Est-il nécessaire de courir après le « Graal » du titre d’ingénieur pour tous, au détriment des fondamentaux maritimes, ou remettre à flot une formation maritime moderne et adaptée proposant à l’issue du DESMM de véritables passerelles vers des écoles d’ingénieurs ou de management partenaires pour ceux qui souhaite un double diplôme, véritable plus aujourd’hui. Cette solution permettrait de revenir aux objectifs initiaux, sans sacrifier les promotions d’élèves actuellement intégrées, en donnant toute la flexibilité nécessaire quant au choix et au déroulement des études tout en garantissant un bon niveau de compétence et d’expérience aux jeunes officiers navigants.
Il est légitime de se poser la question. Soyons pragmatiques. La mise en place de la réforme a été dès le départ lestée de nombreux handicaps rendant impossible l’application d’un projet d’établissement cohérent mais irréalisable en absence d’un leadership, de l’adhésion du corps professoral, d’une définition réelle des besoins et d’un cap clairement assumé. Après cinq années d’existence, le navire ENSM est toujours au milieu du « détroit », encalminé dans un bouchon de brouillard, ayant perdu de vue le dernier port d’escale sans distinguer pour autant la destination fixée. L’armateur n’a prévu qu’un budget contraint pour deux MP, mais pas pour les deux auxiliaires.

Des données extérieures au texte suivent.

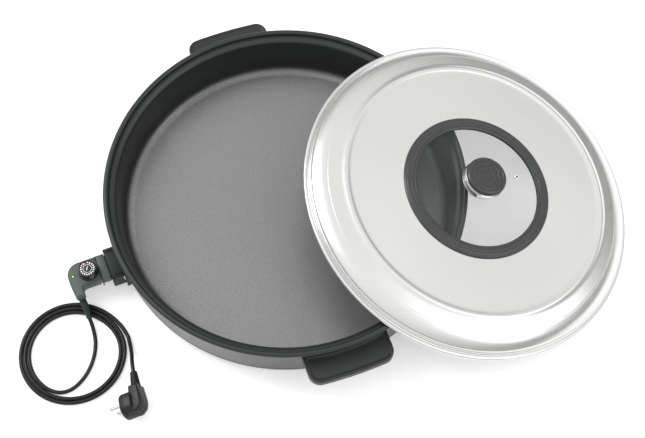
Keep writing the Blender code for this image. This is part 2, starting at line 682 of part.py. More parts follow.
def dial(parent):
    """Temperature dial about its own axis, on a shaft that goes through the cover."""
    skirt = DIAL_RADIUS
    top = DIAL_HEIGHT
    profile = [
        (0, top - 1.4 * MM), (11 * MM, top - 1.4 * MM), (11 * MM, top - 0.3 * MM), (11.6 * MM, top),
        (12.4 * MM, top - 0.4 * MM), (12.9 * MM, top - 2 * MM), (skirt - 0.2 * MM, 3 * MM),
        (skirt, 0.5 * MM), (3.3 * MM, 0.5 * MM), (3.3 * MM, 9 * MM), (0, 9 * MM),
    ]
    turned("dial_knob", profile, BAKELITE, parent, 28)
    scale_low = top - 1.4 * MM + GAP
    scale_top = top - 0.5 * MM
    ring = [(5.6 * MM, scale_low), (5.6 * MM, scale_top), (10.6 * MM, scale_top), (10.6 * MM, scale_low)]
    turned("dial_scale", ring, SCALE_SILVER, parent, 28)
    rod("dial_pointer", (0, 0, scale_low), (0, 0, top - 0.2 * MM), 5.2 * MM, BAKELITE, parent)
    rod("dial_shaft", (0, 0, -5 * MM), (0, 0, 8.7 * MM), 3 * MM, BAKELITE, parent)


# ---- mains lead ---------------------------------------------------------------------------------

def mains_lead(parent):
    """The lead from the strain relief to its coil, the coil's own ring, and the run to the plug."""
    lead_in = [Vector(p) * MM for p in LEAD_IN]
    tube("cord_lead", smooth_path(lead_in, 9 * MM), CORD_RADIUS, RUBBER, parent)
    low, high = 0.1 * MM, 5.9 * MM
    ring = [
        (COIL_INNER, low + 1 * MM), (COIL_INNER, high - 1 * MM), (COIL_INNER + 1 * MM, high),
        (COIL_OUTER - 1 * MM, high), (COIL_OUTER, high - 1 * MM), (COIL_OUTER, low + 1 * MM),
        (COIL_OUTER - 1 * MM, low), (COIL_INNER + 1 * MM, low),
    ]
    coil = turned("cord_coil", ring, RUBBER, parent, 40)
    coil.location = COIL_CENTRE
    lead_out = [Vector(p) * MM for p in LEAD_OUT]
    lead_out.append(plug_point(PLUG_CABLE_X, PLUG_RELIEF[1] + 9 * MM))
    lead_out.append(plug_point(PLUG_CABLE_X, PLUG_RELIEF[1] + GAP))
    tube("cord_tail", smooth_path(lead_out, 9 * MM), CORD_RADIUS, RUBBER, parent)


def plug_point(back, along):
    """A place on the plug's cable axis: back from its face, along towards the lead."""
    turn = Euler(PLUG_TILT).to_matrix()
    return PLUG_PLACE + turn @ Vector((back, along, 0))


def mains_plug(parent):
    """Angled plug lying on its side: pins along -X of its own frame, the lead leaving along +Y."""
    axis = empty("plug_axis", PLUG_PLACE, parent, PLUG_TILT)
    depth = (18 * MM, 0, 0)
    body = rod("plug_body", (0, 0, 0), depth, PLUG_FACE_RADIUS, RUBBER, axis, sides=40)
    side_low, side_high = PLUG_FLAT, 30 * MM
    for number, side in enumerate((-1, 1), 1):
        low, high = sorted((side * side_low, side * side_high))
        flat = box(f"plug_flat_{number}", (-5 * MM, -30 * MM, low), (24 * MM, 30 * MM, high), None, axis)
        cut(body, flat)
    outline = [
        (8 * MM, -14 * MM), (20 * MM, -16.5 * MM), (28 * MM, -11 * MM), (PLUG_BACK, -2 * MM),
        (29.5 * MM, 10 * MM), (27.5 * MM, PLUG_RELIEF[0]), (14.5 * MM, PLUG_RELIEF[0]),
        (12.5 * MM, 14 * MM), (8 * MM, 11 * MM),
    ]
    join(body, prism("plug_back", outline, -12.5 * MM, 12.5 * MM, None, axis, 3 * MM))
    length = PLUG_RELIEF[1] - PLUG_RELIEF[0]
    ribs = 5
    pitch = length / ribs
    taper = [6.4 * MM - 0.45 * MM * k for k in range(ribs)]
    profile = [(0, length)]
    for k in reversed(range(ribs)):
        top = (k + 1) * pitch
        profile += [(taper[k], top), (taper[k], top - 0.6 * pitch)]
        profile.append((taper[k] - 1.1 * MM, top - 0.7 * pitch))
        if k:
            profile.append((taper[k] - 1.1 * MM, top - pitch + 0.1 * MM))
    profile += [(taper[0], 0), (taper[0], -2 * MM), (0, -2 * MM)]
    relief = turned("plug_relief", profile, None, axis, 12)
    relief.location = (PLUG_CABLE_X, PLUG_RELIEF[0], 0)
    relief.rotation_euler.x = math.radians(-90)
    join(body, relief)
    for number, side in enumerate((-1, 1), 1):
        z = side * PLUG_PIN_SPACING / 2
        room = PLUG_PIN_RADIUS + GAP
        hole = rod(f"plug_pin_hole_{number}", (-4 * MM, 0, z), (6 * MM, 0, z), room, None, axis)
        low, high = sorted((side * 15 * MM, side * 22 * MM))
        slot = box(f"clip_slot_{number}", (-4 * MM, low, -4 * MM), (9 * MM, high, 4 * MM), None, axis)
        cut(body, hole, slot)
        rod(f"plug_pin_{number}", (-PLUG_PIN_LENGTH, 0, z), (5.7 * MM, 0, z), PLUG_PIN_RADIUS, STEEL, axis)
        low, high = sorted((side * (15 * MM + GAP), side * 16.2 * MM))
        clip_end = (9 * MM - GAP, high, 3 * MM)
        box(f"plug_earth_clip_{number}", (0.4 * MM, low, -3 * MM), clip_end, STEEL, axis)


# ---- assembly -----------------------------------------------------------------------------------

pan_axis = empty("pan_axis", (PAN_X, PAN_Y, 0))
pan_casting(pan_axis)
griddle_housing = outer_housing(pan_axis)
housing_screw(pan_axis)
feet(pan_axis)
heating_element(pan_axis)
inlet_socket(pan_axis, griddle_housing)
for handle_number in (1, 2):
    handle(handle_number, HANDLE_TURN + math.pi * (handle_number - 1), pan_axis, griddle_housing)

lid_place = (
    LID_DISTANCE * math.cos(LID_LEAN_AZIMUTH), LID_DISTANCE * math.sin(LID_LEAN_AZIMUTH), LID_HEIGHT,
)
lid_axis = empty("lid_axis", lid_place, pan_axis, (0, LID_TILT, LID_LEAN_AZIMUTH))
lid_shell(lid_axis)
window(lid_axis)
knob(lid_axis)

thermostat_axis = empty("thermostat_axis", (0, 0, 0), pan_axis)
thermostat_case(thermostat_axis)
nose(thermostat_axis)
mains_lead(thermostat_axis)
mains_plug(thermostat_axis)
dial_axis = empty("dial_axis", (*DIAL_PLACE, CASE_TOP), thermostat_axis)
dial(dial_axis)
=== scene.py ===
import json
import math

import bmesh
import bpy
from mathutils import Euler, Matrix, Vector


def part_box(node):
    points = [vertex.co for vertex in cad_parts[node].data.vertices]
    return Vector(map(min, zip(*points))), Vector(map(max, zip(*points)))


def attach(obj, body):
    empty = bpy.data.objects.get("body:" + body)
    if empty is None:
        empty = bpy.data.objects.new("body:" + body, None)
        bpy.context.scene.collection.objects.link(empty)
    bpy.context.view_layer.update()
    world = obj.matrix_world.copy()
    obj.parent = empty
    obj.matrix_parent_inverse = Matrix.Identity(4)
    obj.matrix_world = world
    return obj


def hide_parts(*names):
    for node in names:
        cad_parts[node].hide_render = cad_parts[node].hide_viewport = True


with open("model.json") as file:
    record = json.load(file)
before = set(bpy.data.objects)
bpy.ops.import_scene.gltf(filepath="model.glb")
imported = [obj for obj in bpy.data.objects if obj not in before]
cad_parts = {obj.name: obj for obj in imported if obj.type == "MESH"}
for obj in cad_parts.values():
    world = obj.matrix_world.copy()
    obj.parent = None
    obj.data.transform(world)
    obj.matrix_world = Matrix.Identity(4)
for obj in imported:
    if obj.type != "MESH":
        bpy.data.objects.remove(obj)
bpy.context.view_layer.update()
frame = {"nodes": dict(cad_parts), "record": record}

MM = 0.001
TURNED = "turned"              # the UV map of turned pieces
WALL_SHADE_STARTS = (0.224, 0.238)   # metres along the pan's profile over which the floor's colour turns to the painted shade of the wall
FINE = 256                     # steps round a wide turned piece
COARSE = 64                    # steps round a small one


# ---- places, read from the frame ----------------------------------------------------------------

def mount(name):
    return next(m for m in frame["record"]["mounts"] if m["name"] == name)


def joint(name):
    return next(j for j in frame["record"]["behaviour"]["joints"] if j["name"] == name)


SURFACE = Vector(mount("cooking_surface")["pos_m"])
PAN = Vector((SURFACE.x, SURFACE.y, 0.0))
RIM_RADIUS = (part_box("pan_casting")[1][0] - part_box("pan_casting")[0][0]) / 2 + 0.1 * MM
RIM_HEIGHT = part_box("pan_casting")[1][2]
HOUSING_RADIUS = 250 * MM
DIAL = Vector(joint("dial_turn")["pos_m"])
HANDLE_TURN = math.radians(-2.0)

LID_AZIMUTH = math.radians(-22.76)
LID_TILT = math.radians(15.58)
LID_TURN = Euler((0, LID_TILT, LID_AZIMUTH)).to_matrix()
GLASS_MIDDLE_H = 30.5 * MM
LID = (Vector(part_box("window_glass")[0]) + Vector(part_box("window_glass")[1])) / 2
LID = LID - LID_TURN @ Vector((0, 0, GLASS_MIDDLE_H))
LID_PLACE = Matrix.Translation(LID) @ LID_TURN.to_4x4()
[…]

La désorganisation à tous les ponts, le manque d’entretien et de reconnaissance a démotivé l’encadrement et l’équipage. Quant à la cargaison, elle profite de la moindre occasion pour quitter le navire avec la drome de sauvetage vers des cieux plus cléments. Le capitaine, tel Edward John Smith, le capitaine expérimenté du Titanic, en toute confiance est persuadé que son navire suit le bon cap imposé par l’armateur, quelques soit les difficultés rencontrées. On connaît la fin de l’histoire. L’ENSM mérite un autre destin.